En Espagne, la bataille politique place le féminisme au centre du débat. La controverse sur l’entrée en vigueur de la loi  surnommée « Seul un oui est un oui » contribue à faire voler en éclats le consensus qui existait autour de l’importance de promouvoir des politiques d’égalité et d’éradiquer la violence envers les femmes. Malheureusement, si nous tombons dans le piège du cadre polarisant et qu’un groupe autoroclamé féministe se plaît à l’idée de se victimiser, les femmes en seront les premières touchées.

Si nous tombons dans le piège du cadre polarisant et qu’un groupe autoroclamé féministe se plaît à l’idée de se victimiser, les femmes en seront les premières touchées.

Arancha Gonzalez Laya

Le recul est réel. Les données sont là. Selon le rapport sur l’écart entre les sexes du Forum économique mondial, en 2022, l’écart mondial entre les sexes aurait été réduit de 68,1 %. En d’autres termes, en seulement 3 ans, nous sommes revenus 32 ans en arrière. 

Pour éviter de continuer à revenir en arrière, il est important que nous restions connectées et en alerte : que nous continuions à parler des femmes d’Iran et à faire pression, comme Masih Alinejad me demande de le faire chaque fois que je la vois ; que nous continuions à soutenir l’Ukraine dans cette guerre et que nous n’oubliions pas la Biélorussie et son régime autocratique, comme Svetlana me demande de le faire ; ou que nous n’abandonnions pas les femmes afghanes dans l’enfer dans lequel elles sont plongées, comme Manizah Wafeq me le demande. 

Elles me demandent de ne pas faire preuve de complaisance. Quant à moi, je me contente de leur demander de continuer à être une source d’inspiration pour les autres. 
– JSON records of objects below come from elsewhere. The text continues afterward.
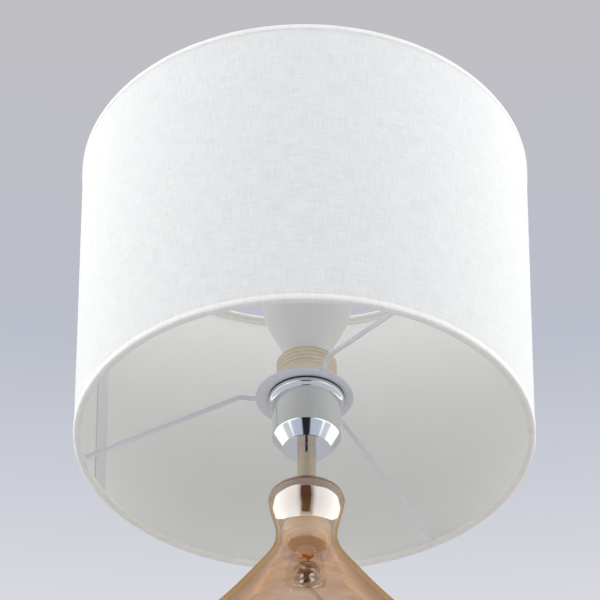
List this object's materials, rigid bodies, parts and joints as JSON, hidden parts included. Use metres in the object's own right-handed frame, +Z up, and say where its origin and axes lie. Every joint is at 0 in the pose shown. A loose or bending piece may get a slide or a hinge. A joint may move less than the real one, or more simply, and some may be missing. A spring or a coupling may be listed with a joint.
{
  "type": "table lamp",
  "caption": "Table lamp: amber lustre glass bottle on a chrome foot, chrome lampholder, drum fabric shade on a wire spider, bulb, and flex with inline switch and plug.",
  "frame": {"origin": "centre of the foot's underside, on the table", "axes": "+Z up along the lamp's axis, +Y towards the side where the flex leaves the foot"},
  "size_m": [0.3149, 0.4159, 0.554],
  "materials": {
    "felt": "dense felt",
    "zinc_steel": "zinc-plated steel",
    "chrome": "polished chrome plate",
    "satin_nickel": "satin nickel plate",
    "fitting_plastic": "ivory nylon",
    "cast_iron": "as cast",
    "rubber": "moulded rubber",
    "clear_gasket": "clear silicone",
    "lustre_glass": "blown amber glass with a lustre coat",
    "holder_plastic": "moulded thermoset",
    "insulator": "unglazed",
    "brass": "pressed brass",
    "white_enamel": "white enamel",
    "shade_linen": "plain-woven linen blend",
    "shade_lining": "white lining sheet",
    "shade_trim": "rolled self-fabric",
    "opal_bulb": "opal diffuser",
    "bulb_metal": "pressed cap",
    "bulb_black": "insulator",
    "flex_sheath": "gold-tinted vinyl",
    "tie_strap": "strap",
    "switch_plastic": "moulded",
    "plug_metal": "nickel-plated brass"
  },
  "bodies": {
    "lamp": {"felt_pad": "felt", "base_plate": "zinc_steel", "base_nipple": "zinc_steel", "base_lock_nut": "zinc_steel", "base_washer": "zinc_steel", "base_nut": "zinc_steel", "clamp_washer": "zinc_steel", "clamp_nut": "zinc_steel", "neck_nipple": "zinc_steel", "holder_nut": "zinc_steel", "terminal_screws": "zinc_steel", "switch_screws": "zinc_steel", "rocker_pin": "zinc_steel", "base_foot": "chrome", "neck_cap": "chrome", "holder_cup": "chrome", "stem_tube": "satin_nickel", "neck_bung": "fitting_plastic", "clamp_spacer": "fitting_plastic", "base_weight": "cast_iron", "seat_gasket": "rubber", "neck_gasket": "clear_gasket", "glass_body": "lustre_glass", "holder_skirt": "holder_plastic", "holder_insert": "insulator", "terminal_block": "insulator", "screw_shell": "brass", "centre_contact": "brass", "switch_contacts": "brass", "inner_lead": "flex_sheath", "flex_tail": "flex_sheath", "flex_lamp_side": "flex_sheath", "flex_wall_side": "flex_sheath", "flex_coil": "flex_sheath", "flex_plug_end": "flex_sheath", "coil_tie": "tie_strap", "switch_base": "switch_plastic", "switch_cover": "switch_plastic", "plug_body": "switch_plastic", "cord_gland": "switch_plastic", "plug_pins": "plug_metal"},
    "shade": {"carrier_ring": "white_enamel", "spider_arm_1": "white_enamel", "spider_arm_2": "white_enamel", "spider_arm_3": "white_enamel", "bottom_ring_wire": "white_enamel", "top_ring_wire": "white_enamel", "shade_fabric": "shade_linen", "shade_liner": "shade_lining", "shade_seam": "shade_lining", "bottom_trim": "shade_trim", "top_trim": "shade_trim"},
    "ring_nut": {"shade_ring_nut": "holder_plastic"},
    "bulb": {"bulb_globe": "opal_bulb", "bulb_cap": "bulb_metal", "bulb_insulator": "bulb_black", "bulb_tip": "bulb_metal"},
    "rocker": {"switch_rocker": "switch_plastic"}
  },
  "joints": [
    {"name": "shade_turn", "type": "hinge", "parent": "lamp", "child": "shade", "pos_m": [0, 0, 0.3636], "axis": [0, 0, 1], "continuous": true},
    {"name": "ring_nut_turn", "type": "hinge", "parent": "lamp", "child": "ring_nut", "pos_m": [0, 0, 0.3658], "axis": [0, 0, 1], "continuous": true},
    {"name": "bulb_lift", "type": "slide", "parent": "lamp", "child": "bulb", "axis": [0, 0, 1], "range_m": [0, 0.03]},
    {"name": "rocker_tilt", "type": "hinge", "parent": "lamp", "child": "rocker", "pos_m": [0.024, 0.246, 0.013], "axis": [0, 1, 0], "range_deg": [0, 14]}
  ]
}
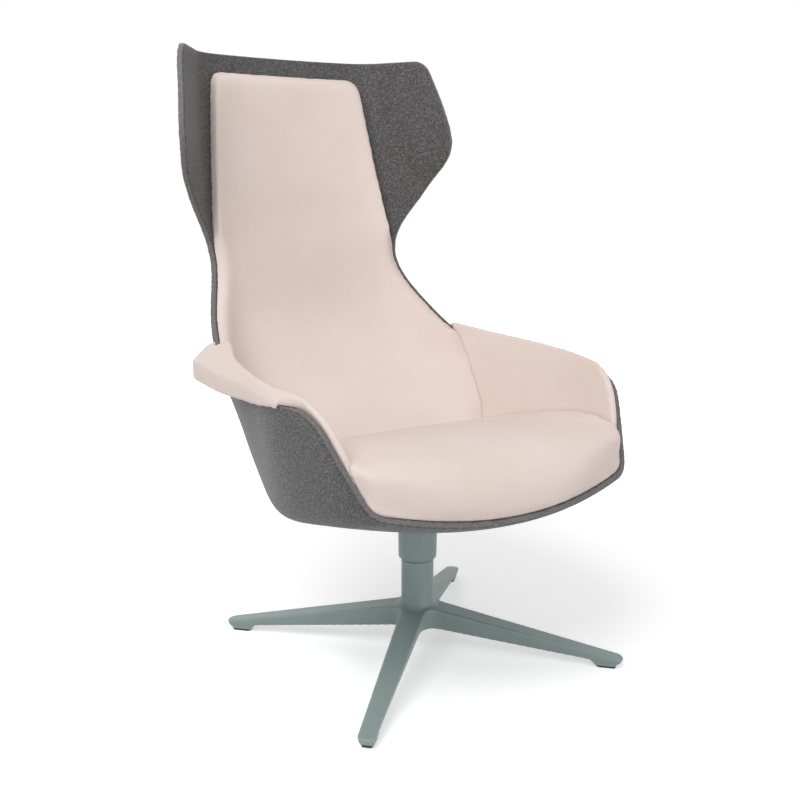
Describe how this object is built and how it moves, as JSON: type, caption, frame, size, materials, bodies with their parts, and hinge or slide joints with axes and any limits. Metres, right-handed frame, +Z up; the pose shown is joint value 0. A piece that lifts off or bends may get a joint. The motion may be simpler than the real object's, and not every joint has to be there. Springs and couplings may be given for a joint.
{
  "type": "high back lounge chair",
  "caption": "High back lounge chair with a moulded felt shell, loose upholstered pads and a swivel column on a cast star base.",
  "frame": {"origin": "centre of the bounding box's bottom face, on the floor", "axes": "+Z up along the swivel column, the sitter faces -Y, +X is the chair's left side seen by the sitter"},
  "size_m": [0.6906, 0.902, 1.176],
  "materials": {
    "felt": "pressed melange felt",
    "upholstery": "plain woven, pale blush",
    "base_paint": "satin powder coat, grey green",
    "glide_plastic": "matte black",
    "bush_plastic": "natural acetal",
    "bearing_steel": "ground",
    "zinc_steel": "zinc plated",
    "cast_plate": "cast, black coated",
    "plywood": "raw birch plywood"
  },
  "bodies": {
    "base": {"star_base": "base_paint", "glide_1": "glide_plastic", "glide_2": "glide_plastic", "glide_3": "glide_plastic", "glide_4": "glide_plastic", "upper_bush": "bush_plastic", "lower_bush": "bush_plastic", "lower_race": "bearing_steel", "ball_cage": "bush_plastic", "bearing_balls": "bearing_steel", "hub_cap": "glide_plastic"},
    "seat": {"felt_shell": "felt", "back_pad": "upholstery", "back_board": "plywood", "back_studs": "glide_plastic", "arm_pad_left": "upholstery", "arm_pad_right": "upholstery", "arm_board_left": "plywood", "arm_board_right": "plywood", "seat_cushion": "upholstery", "seat_board": "plywood", "seat_plate": "cast_plate", "seat_bolts": "zinc_steel", "seat_bolt_washers": "zinc_steel", "tee_nuts": "zinc_steel", "column_screws": "zinc_steel", "column_sleeve": "base_paint", "spindle": "bearing_steel", "upper_race": "bearing_steel", "retaining_washer": "zinc_steel", "circlip": "bearing_steel"}
  },
  "joints": [
    {"name": "swivel", "type": "hinge", "parent": "base", "child": "seat", "pos_m": [0, -0.127, 0.268], "axis": [0, 0, 1], "continuous": true}
  ]
}
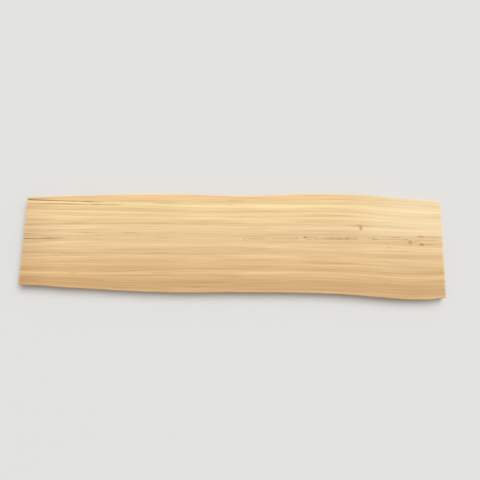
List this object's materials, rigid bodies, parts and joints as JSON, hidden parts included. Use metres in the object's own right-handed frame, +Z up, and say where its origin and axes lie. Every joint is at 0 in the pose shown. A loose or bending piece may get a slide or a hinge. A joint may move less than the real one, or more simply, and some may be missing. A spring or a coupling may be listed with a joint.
{
  "type": "live-edge timber plank",
  "caption": "Wide softwood plank sawn from one log, with planed faces, natural live edges on both long sides and square-cut ends.",
  "frame": {"origin": "middle of the plank's bounding box, on the floor that its underside rests on", "axes": "+X along the plank, away from the checked end; +Y across it; +Z up out of the show face"},
  "size_m": [2, 0.505, 0.045],
  "materials": {
    "softwood": "satin"
  },
  "bodies": {
    "root": {"plank": "softwood"}
  },
  "joints": []
}
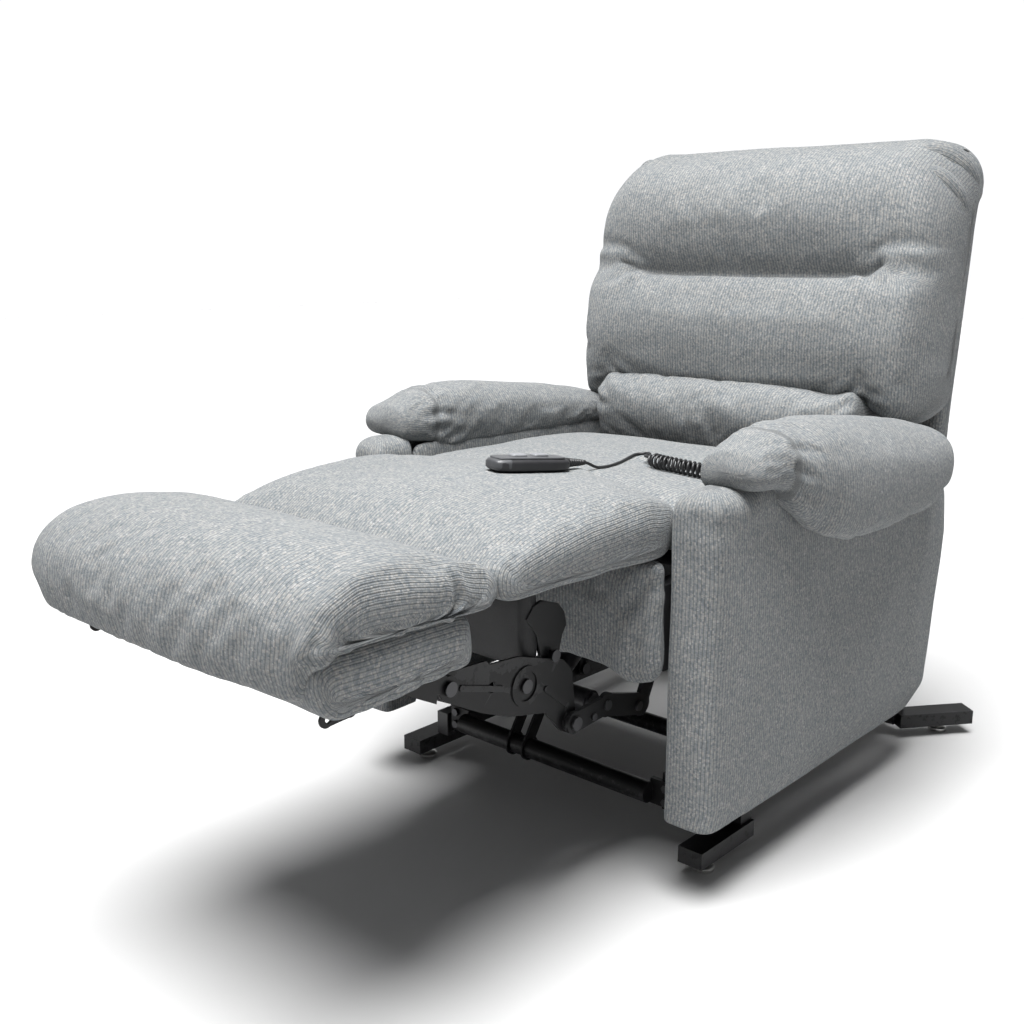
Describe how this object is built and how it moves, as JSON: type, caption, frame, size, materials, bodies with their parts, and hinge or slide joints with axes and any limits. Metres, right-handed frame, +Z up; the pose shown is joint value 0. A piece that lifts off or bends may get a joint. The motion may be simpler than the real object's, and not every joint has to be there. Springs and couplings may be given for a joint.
{
  "type": "lift recliner chair",
  "caption": "Powered lift recliner with a three-roll back, pillow arms, padded chaise leg rest, steel lift base and a wired two-button handset.",
  "frame": {"origin": "on the floor under the middle of the chair's overall box", "axes": "+Z up, the sitter faces -Y, +X is the sitter's left"},
  "size_m": [0.824, 1.4602, 1.05],
  "materials": {
    "black_steel": "satin black powder coat",
    "zinc": "zinc plated",
    "chrome": "bright",
    "upholstery": "ribbed tweed, grey",
    "timber": "raw softwood",
    "black_plastic": "fine texture",
    "grey_plastic": "fine texture",
    "dust_cloth": "black spun cloth over padding",
    "cord_rubber": "satin",
    "spring_steel": "oiled"
  },
  "bodies": {
    "base": {"base_side_rails": "black_steel", "base_end_plugs": "black_plastic", "base_front_tube": "black_steel", "base_rear_tube": "black_steel", "front_foot_arms": "black_steel", "rear_foot_arms": "black_steel", "levelling_feet": "chrome", "lock_nuts": "zinc", "lift_pivot_brackets": "black_steel", "base_bolts": "zinc", "base_pivot_pins": "zinc", "lift_motor_bracket": "black_steel", "power_box": "black_plastic", "power_inlet": "grey_plastic"},
    "lift_links": {"lift_link_arms": "black_steel", "lift_torque_tube": "black_steel"},
    "rear_links": {"rear_link_arms": "black_steel"},
    "lift_motor": {"lift_motor": "black_plastic"},
    "lift_rod": {"lift_rod": "zinc"},
    "chassis": {"chassis_plates": "black_steel", "chassis_cross_members": "black_steel", "chassis_hangers": "black_steel", "chassis_pins": "zinc", "seat_box": "timber", "seat_front_rail": "upholstery", "seat_springs": "spring_steel", "seat_cushion": "upholstery", "leg_pad_rear": "upholstery", "arm_posts": "upholstery", "side_panels": "upholstery", "arm_inner_panels": "upholstery", "arm_rails": "timber", "arm_pillows": "upholstery", "leg_motor": "black_plastic", "handset_shell": "black_plastic", "handset_face": "grey_plastic", "handset_cord": "cord_rubber", "handset_coil": "cord_rubber", "cord_gland": "black_plastic"},
    "leg_rod": {"leg_rod": "zinc"},
    "leg_links": {"leg_torque_tube": "black_steel", "leg_link_arms": "black_steel", "leg_link_caps": "zinc"},
    "leg_couplers": {"leg_couplers": "black_steel", "coupler_pins": "zinc"},
    "mid_ottoman": {"mid_ottoman_board": "dust_cloth", "mid_ottoman_brackets": "black_steel"},
    "leg_rest": {"leg_pad_front": "upholstery", "foot_pad": "upholstery", "ottoman_board": "upholstery", "ottoman_brackets": "black_steel", "ottoman_front_brackets": "black_steel"},
    "back": {"back_frame": "timber", "back_hinges": "black_steel", "outer_back_panel": "upholstery", "lumbar_cushion": "upholstery", "mid_back_cushion": "upholstery", "head_cushion": "upholstery"},
    "button_up": {"handset_button_up": "grey_plastic"},
    "button_down": {"handset_button_down": "grey_plastic"}
  },
  "joints": [
    {"name": "lift", "type": "hinge", "parent": "base", "child": "lift_links", "pos_m": [0, 0.02, 0.105], "axis": [1, 0, 0], "range_deg": [0, 60]},
    {"name": "seat_tilt", "type": "hinge", "parent": "lift_links", "child": "chassis", "pos_m": [0, 0.27, 0.105], "axis": [1, 0, 0], "range_deg": [-35, 0]},
    {"name": "rear_link", "type": "hinge", "parent": "base", "child": "rear_links", "pos_m": [0, 0.08, 0.125], "axis": [1, 0, 0], "range_deg": [0, 51]},
    {"name": "lift_motor_swing", "type": "hinge", "parent": "base", "child": "lift_motor", "pos_m": [-0.06, -0.012, 0.15], "axis": [1, 0, 0], "range_deg": [0, 53]},
    {"name": "lift_rod_stroke", "type": "slide", "parent": "lift_motor", "child": "lift_rod", "axis": [0, 0.8226, 0.5686], "range_m": [0, 0.0575]},
    {"name": "leg_rest_fold", "type": "hinge", "parent": "chassis", "child": "leg_rest", "pos_m": [0, -0.24, 0.555], "axis": [1, 0, 0], "range_deg": [0, 88]},
    {"name": "leg_link", "type": "hinge", "parent": "chassis", "child": "leg_links", "pos_m": [0, -0.016, 0.444], "axis": [1, 0, 0], "range_deg": [0, 88]},
    {"name": "coupler", "type": "hinge", "parent": "leg_links", "child": "leg_couplers", "pos_m": [0, -0.256, 0.275], "axis": [1, 0, 0], "range_deg": [-88, 0]},
    {"name": "mid_ottoman_flip", "type": "hinge", "parent": "leg_couplers", "child": "mid_ottoman", "pos_m": [0, -0.285, 0.372], "axis": [1, 0, 0], "range_deg": [0, 71]},
    {"name": "leg_rod_stroke", "type": "slide", "parent": "chassis", "child": "leg_rod", "axis": [0, 1, 0], "range_m": [0, 0.0835]},
    {"name": "recline", "type": "hinge", "parent": "chassis", "child": "back", "pos_m": [0, 0.505, 0.4], "axis": [-1, 0, 0], "range_deg": [-8, 26]},
    {"name": "press_up", "type": "slide", "parent": "chassis", "child": "button_up", "axis": [-0.0226, -0.0842, -0.9962], "range_m": [0, 0.0012], "stiffness_N_per_m": 900, "springref_m": -0.0015},
    {"name": "press_down", "type": "slide", "parent": "chassis", "child": "button_down", "axis": [-0.0226, -0.0842, -0.9962], "range_m": [0, 0.0012], "stiffness_N_per_m": 900, "springref_m": -0.0015}
  ],
  "couplings": [
    {"joint": "seat_tilt", "follows": "lift", "ratio": -0.58333},
    {"joint": "rear_link", "follows": "lift", "ratio": 0.8433},
    {"joint": "lift_motor_swing", "follows": "lift", "ratio": 0.87579},
    {"joint": "lift_rod_stroke", "follows": "lift", "m_per_rad": 0.054767},
    {"joint": "leg_link", "follows": "leg_rest_fold", "ratio": 1},
    {"joint": "coupler", "follows": "leg_rest_fold", "ratio": -1},
    {"joint": "mid_ottoman_flip", "follows": "leg_rest_fold", "ratio": 0.8},
    {"joint": "leg_rod_stroke", "follows": "leg_rest_fold", "m_per_rad": 0.054274}
  ]
}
En fin de compte, nous sommes toutes unies par le voile vaporeux de l’indifférence et de l’invisibilité historiques ; parce que la révolution des femmes est la seule qui ne cesse jamais. Le jour où elle cessera, nous aurons tout perdu. Nous vivons un moment unique pour réaliser tous les changements possibles ; ne le laissons pas passer.